Difficult to say, perhaps it wasn't priority because the target market didn't need it, or they never got round to doing it right :-). Apparently, the original designers of the Arm were inspired by 8 bit designs like the 6502, widely used in early home computers. 8 bit micros typically had only a 2 level interrupt structure, though istr the Z80 peripheral devices were fully vectored. At the time, processor throughput and interrupt response were good enough, software was not very demanding, interface data rates were low etc. Now we have streaming video and the rest of the MM circus that require much more throughput, memory bandwidth, dma etc, but perhaps still don't need smart interrupt handling. From what I can see, Arm's market is primarily multimedia - phones, pda, set top boxes, hard disk video recorders etc, for which it seems to do a great job. Different requirements to traditional embedded real time though.
Even Wind River offer a supported Linux - wonder if they were pushed into this by the affect on revenue from open source, too much good and usefull stuff to ignore, or what ?...
While the 8259 is pretty basic as far as interrupt controllers go, it's trivially reprogrammable to put any of the eight interrupts at the top of the priority stack (eg. you can request that the priority sequence is 23456701), and it supports equal (rotating) priority mode as well as a mode (special mask mode) in which the ISRs can specify which interrupts are enabled with a couple of instructions, which lets you implement any priority scheme you want. That is complicated in cascaded more (eg. with the AT scheme).
That the keyboard ended up as the second highest priority interrupt has more to do with the ways the 8259 is set up by the BIOS.

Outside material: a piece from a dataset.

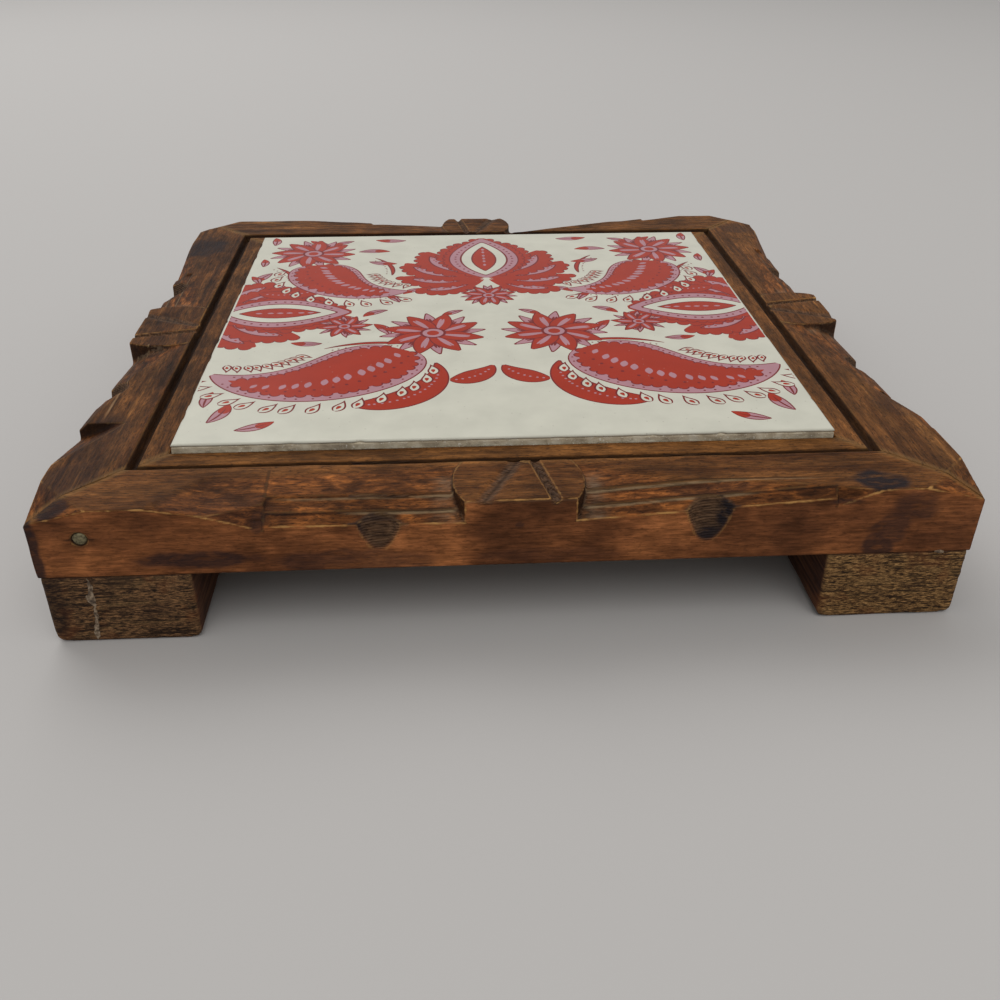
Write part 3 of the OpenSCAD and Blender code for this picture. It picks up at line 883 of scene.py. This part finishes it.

The problem if you set up the interrupts to 23456701, is that the timer interrupt is then then second lowest. For many type of apps, one would typically want a timer interrupt to be the highest priority, and then maybe some I/O interrupts for disk drives, ethernet etc.
The fact remains that the 8259 is not fully configurable, there are still some hard limits in that one can only rotate the priorities, not choose them arbitrarily as on the 68000.
Have'nt looked at this in detail, but I would expect an Advance Peripheral Interrupt Controller to be a bit more flexible than the
8259. Is it possible with the APIC to have the timer interrupt the higest, COM1 the second highrst, the ethernet interface third higest etc. ?
Yes, there is considerable flexibility in assigning interrupt sources to targets (IOW, this interrupt pin to that interrupt vector on that CPU), although using it requires that you be rather aware of the way interrupts actually work in a modern system. The legacy IRQ0-15 stuff for the most part doesn't exist in any real fashion, is only appears because the APIC is in 8259 simulation mode.
For example, each PCI slot has hour interrupt pins (A/B/C/D). Those may be shared in various ways between slots, or not at all, and eventually the mapping between those and actual IRQs has to be done by setting up the local and I/O APICs. Message signaled interrupts add a further wrinkle, as do multiple CPUs and multiple APICs.
OTOH, if you just want to mess with priorities, special mask mode on a
8259 can do a lot.
Of course hardware I/O interrupt priorities are rarely* the correct solution. Fixing the software is. If interrupts are disabled in the CPU, you're going to have latency problems no matter what that hardware does, OTOH, there's no real reason not to just handle an interrupt and then reenable interrupts in general. Or just special mask mode, just take the interrupt, disable the one you just got and reenable all the others.
*Excepting some hardware (usually broken) with really hard latency requirements living with (arguably broken) system interrupt handler code that actually reenables interrupts but won't EOI the controller.